Kit Harington joins the film as the latest in a line of "spooks" that have included such actors as Richard Armitage, Matthew Macfayden, Keeley Hawes, Hermione Norris and David Oyelowo.

Harington, who was 16 when the TV series first aired, describes himself as "growing up with it".

"It aired just after 11 September occurred and, in a way, was a reaction to it," he says.

"It was a very important TV show. The director didn't want me to watch a lot of back episodes, so I didn't. He wanted me fresh for it."

Nalluri says one of the biggest challenges in making the film was not being able to change Harington's hair. The actor is contractually obliged by HBO to retain his Game of Thrones character Jon Snow's haircut.

Image copyright Pinewood Pictures
Image caption As ever, Spooks delights in double-crossing, plot twists and bumping off major characters

But the difference between Spooks and Game of Thrones, Harington says, was "a big part of why I wanted to do the film.

"Running around with a gun, doing high-octane stunts, living as a modern man in the UK - it was very appealing to me.

"My character, Will Holloway, thinks very analytically, and I'm not used to playing men like that. Spooks is very bleak, it's also very grey - you never know who the good person is.

"One thing Spooks and Thrones do share, though, is they kill people off fairly regularly, and pretty realistically. I think Spooks utilises the potential death rate in a spy thriller very well."

At its height, Spooks (also known in some countries as MI5) was shown in more than 60 countries.

With a supporting cast that includes Tim McInnerny, Jennifer Ehle and Homeland's David Harewood, Firth is optimistic that the film will have an audience.

"Kit brings a whole Game of Thrones audience with him, and it's a young audience. I have an audience of old ladies who live with cats. Between us we must be able to muster a draw!

"Expectations are higher, though. There are people in suits lurking around mysteriously in the shadows, and with film, they're people at the top of their game.

"We also had a definite script that we never had with the TV show. We were keeping it on the hoof in the TV show to try and keep abreast of what was happening in current affairs.

"If you can dramatise a news story, you can dramatise what's happening behind a news story. That's fascinating for an audience and I think that was part of the appeal of the TV show."

Image copyright Pinewood Pictures
Image caption The espionage thriller runs from London to Moscow and Berlin

Firth stresses that the film's plot is also current - showing London under threat from home-grown Jihadism.

"In a couple of instances, Spooks predicted actual news events," he says. "We'd already shot an episode that was due to air two weeks after the 7/7 bombings, about a London tube bombing at King's Cross.

"We did show it, but we had completely re-formatted it and made it more palatable. It was just too near the knuckle.

"But that does give you an indication of the cleverness of the minds that work on Spooks - analysts looking at what might happen and then dramatising it."

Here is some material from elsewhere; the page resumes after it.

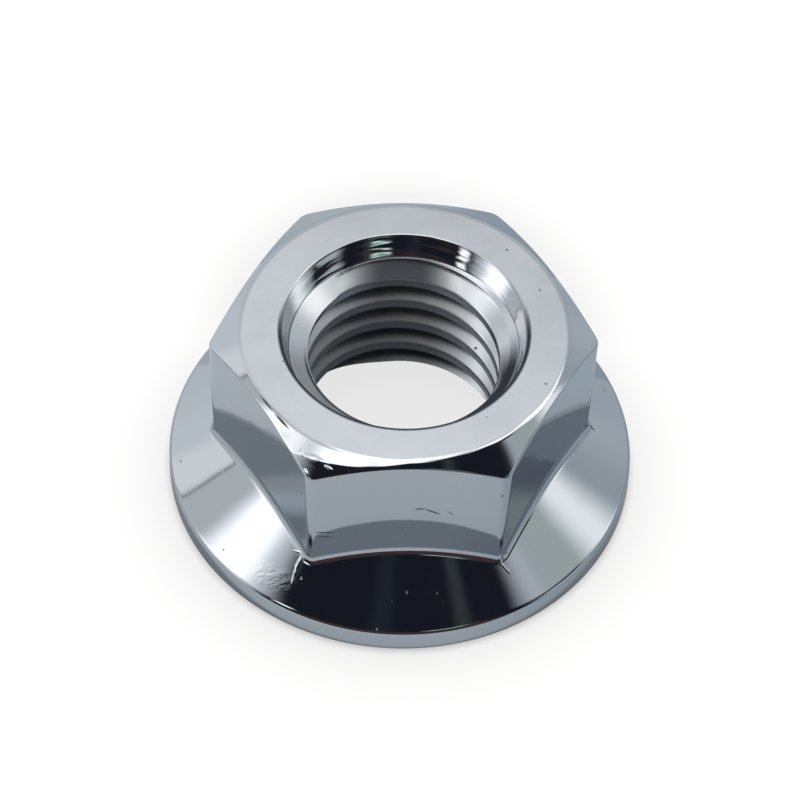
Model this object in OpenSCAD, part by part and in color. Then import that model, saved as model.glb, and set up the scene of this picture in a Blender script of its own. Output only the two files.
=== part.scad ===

That, he continues, is what makes Spooks different to both Bourne and Bond. "They're rooted in fantasy, although perhaps Bourne has a toe in reality.

"We know we can't compete with them. Also, they are set all over the world [and] we are very definitely British, and looking outwards. This was filmed all over the UK. I think, ultimately, we want Spooks to be believable."

While Harington admits "he'd love to have a go at Bond one day - who wouldn't?", Firth hopes he won't lose his latest recruit just yet.

"Whether we make another Spooks movie hinges on one thing only, and that's just business," he says.

"If it does well and people like it, we have loads of material to provide them with follow-ups."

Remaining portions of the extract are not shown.